The preceding figure shows a simplified database access link. Note that the network between two components should also be regarded as a component. If you suspect that a network exception is possible, you need to troubleshoot switches on the network link. Considering the deployment mode of ODP, we recommend that you pay close attention to accesses that involve long access links, such as cross-VPC and cross-cloud accesses.

The aforementioned two troubleshooting methods have their respective strong points. You can choose the more efficient one based on the tools at hand and experience.

For example, if you have deployed a new hybrid cloud system and migrated some business modules from a self-managed IDC to the public cloud for the first time, we recommend that you use the drill-down method for troubleshooting because the access involves cross-cloud links.
If you have just changed specific components on a mature business link for certain purposes, such as a big sales event or ODP upgrade, we recommend that you use the targeted troubleshooting method.

The preceding examples describe how to choose the troubleshooting method based on the scenario. However, if you are an experienced engineer, you can also locate the exact bottleneck component based on the error message.

Locate bottleneck components

The preceding figure shows a typical error reporting stack that consists of the following three layers: OBServer node layer, ODP layer, and application layer. Usually, an application uses data middleware to manage database connection tasks, such as access authentication, connection warm-up, and connection pooling. The data middleware is integrated with the application as a package, and the two generate operation logs separately. Therefore, applications and data middleware are hereby collectively referred to as the application layer.

In OceanBase Database, errors of components at a layer are not only recorded in the operation logs of the layer, but also thrown to the upper layer and recorded in the operation logs of components at the upper layer. Therefore, when you receive an error message for a layer, you must determine the layer from which the error is thrown. If the error is thrown from a component at the current layer, you can start troubleshooting from the current layer. If the error is thrown from a component at a lower layer, you can perform troubleshooting at the target layer.

The following sections describe possible errors of each layer.

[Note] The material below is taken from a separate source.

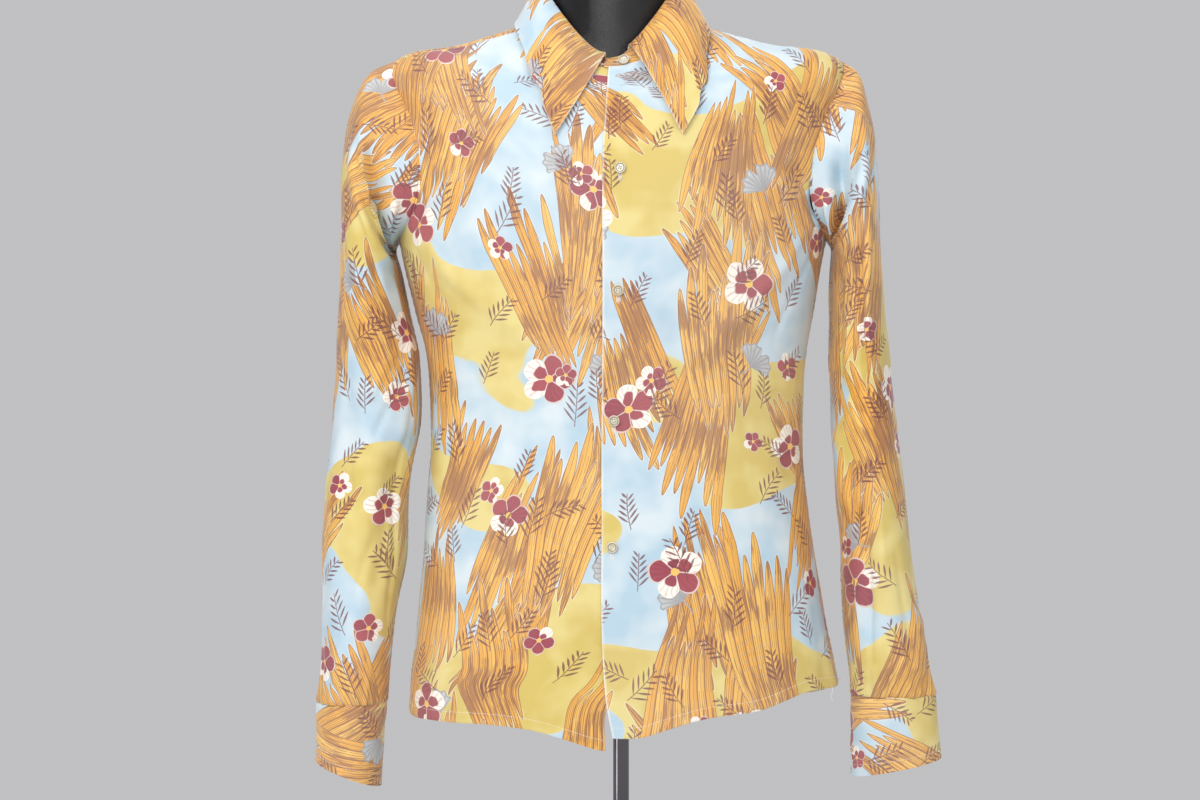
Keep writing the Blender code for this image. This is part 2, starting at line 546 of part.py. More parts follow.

Note that errors reported at a layer are not only recorded in the operation logs of the layer, but also thrown to the upper layer and recorded in the operation logs of the upper layer.

Application errors
- Database connection pool exhausted
  
  This error is one of the most likely errors in an application system. If the database connection pool of the application system is exhausted, new requests for building a connection will fail. Generally, the application code starts a transaction to access the database. In addition to database access, other downstream systems, such as downstream applications and caches, are also called during the transaction. When the transaction starts, a connection is obtained from the connection pool. When the transaction ends, the connection is returned to the connection pool. A connection pool is exhausted usually due to prolonged transaction execution. Possible causes of prolonged transaction execution include long RT of database requests, time-consuming access to downstream systems, and exceptions of the application system.
  - If it takes a long time to call a downstream system by using a remote process call (RPC), the overall execution duration of a transaction can be increased, even when the database access is normal.
  - If an application system is stuck due to a full garbage collection (GC) or CPU exhaustion, the overall execution duration of a transaction can also be increased, even when the database access is normal.
- Database connection failed
  
  This error indicates that the application system failed to connect to an OBServer node. Possible causes include: overloading of the database system due to a large number of requests, exceptions of the application system, such as a full GC, an NIC error of the application server, and incorrect database configuration at the application layer, and a network exception between the application server and the OBServer node.
- Lock contention
  
  A lock contention may occur when the application system tries to lock a database object. Generally, an application system controls concurrent access to the same object by adding a pessimistic or optimistic lock on the object. In addition to a large RT value of the database system that results in serious timeouts and retries, a lock contention is likely caused by exceptions of the application system, such as a large number of concurrent operations on the same object due to an error of the scheduling system or a hacker attack.
ODP errors
- ERROR 1317 (70100): Query execution was interrupted
  
  This error indicates that the client cancels the query. This is often because that a response is not returned for an SQL query sent by the client within the expected timeout period, or that the user initiates the Kill Query action by pressing Ctrl + C. If this error is frequently reported in a production environment, the SQL query execution exceeds the timeout value specified for the client. You need to troubleshoot each component on the link from the client to the OBServer node.
OBServer node errors
- ERROR 4012 (HY000): Timeout, query has reached the maximum query timeout
  
  This error indicates that the processing duration of an SQL query on the OBServer node exceeds the value specified for the ob_query_timeout variable of the server. You can check the OBServer node for internal exceptions.
  
  Here, ob_query_timeout specifies the maximum execution time allowed for an SQL query in microseconds. For more information about this variable, see ob_query_timeout.

Notice

The aforementioned error messages that allow experienced engineers to locate the exact components may vary with the version of each component. We recommend that you build a specific troubleshooting methodology for each version.